INSTRUCTIONS FOR UPOS (c) Mehmet Ali Yatbaz, Deniz Yuret, 21-May-2014
TERMS:
Please see the file LICENSE for terms of use. The relevant paper:
Mehmet Ali Yatbaz, Enis Sert, and Deniz Yuret. 2012. Learning Syntactic Categories Using Paradigmatic Representations of Word Context. EMNLP 2012.
Mehmet Ali Yatbaz, Enis Sert, and Deniz Yuret. 2014. Unsupervised Instance-Based Part of Speech Induction Using Probable Substitutes. COLING 2014.
DIRECTORY STRUCTURE:
data - training and test data papers - directory for published/working papers bin - directory for binaries, please put this in your PATH run - directory for running language experiments run/Makefile - explains everything run/[LanguageTag]/Makefile - Language specific parameters src/dist - code to find knn for substitute vectors src/fastsubs - code to find most likely substitutes src/morfessor - unsupervised morphology code by Creutz et al. src/scode - code to find a low dimensional co-occurence embedding src/wkmeans - instance weighted kmeans clustering algorithm src/scripts - various utility scripts
Some of the src subdirectories need to be cloned from github. The data of each language will be separately downloaded.
INSTALLATION:
- Untar the src and data archives (or clone them from github).
- These should create a top level directory called upos.
- Add upos/bin to your PATH.
- Make sure the ngram-count binary from srilm is in your PATH.
- cd upos/run/[LanguageTag]; make bin - compiles and fills the bin directory.
This code was tested on a Debian 6.0.1 64-bit Linux machine with the following installed, but most other configurations should work:
srilm (1.6.0), gcc (4.4.5), perl (5.10.1), python (2.6.6), libc6 (2.11.2), libglib2.0-dev (2.24.2), libgsl0-dev (1.14)
RUNNING:
Here is how to use run/Makefile to run some experiments. Timings are from a fairly standard 2012 workstation. You can run through the whole sequence by saying, for example, "make bigram.eval". But I would at least babysit the wsj.knn.gz (required for "rpart" random partitions) and wsj.sub.gz (required for "wordsub" random substitutes) productions which take the biggest bulk of the time. See the file run/Makefile for details and more options.

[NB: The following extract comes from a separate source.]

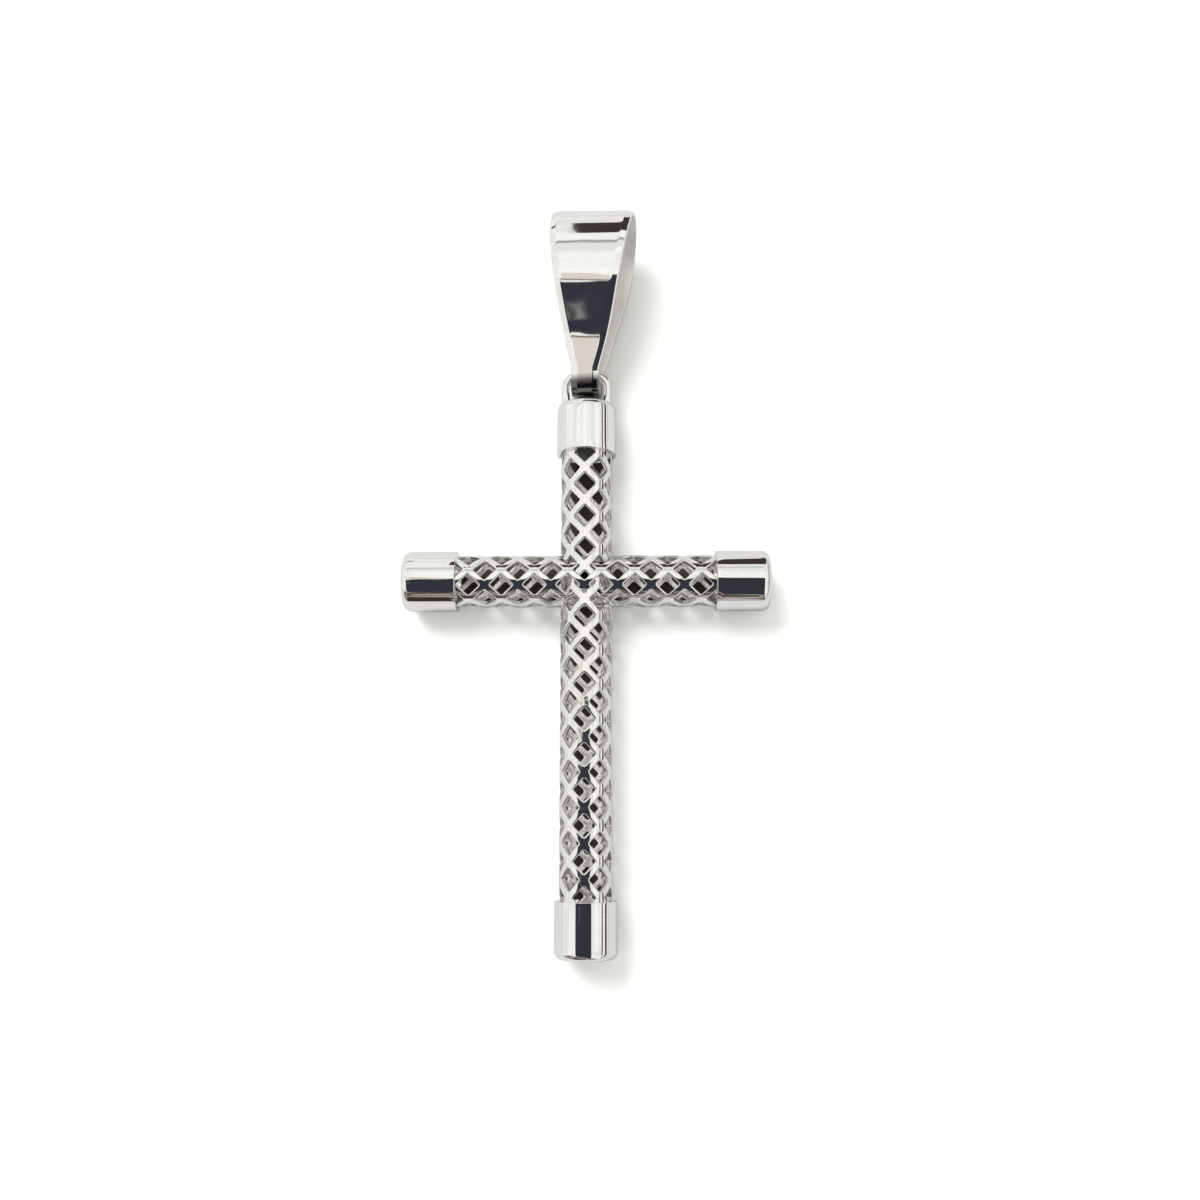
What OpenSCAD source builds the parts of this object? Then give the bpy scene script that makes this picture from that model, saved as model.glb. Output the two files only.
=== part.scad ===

cd upos/run/[LanguageTag]; make bin; make # compiles and puts symlinks in bin directory
make [LanguageTag].vocab.gz # time=??? - prepares the LM vocabulary
make [LanguageTag].lm.gz # time=??? - creates a 4-gram LM
make [LanguageTag].sub.gz # time=??? - finds most likely substitutes
make idis.[LanguageTag].out # runs the word and instance experiments without features
make idis+o.[LanguageTag].out # runs the experiments with orhtographic features
make idis+om.[LanguageTag].out # runs the experiments with orhtographic and morphologic features
Other Makefile targets are for running bulk experiments to generate the tables and graphs in the paper. Each setting is run 10 times with different random seeds to generate the error bars.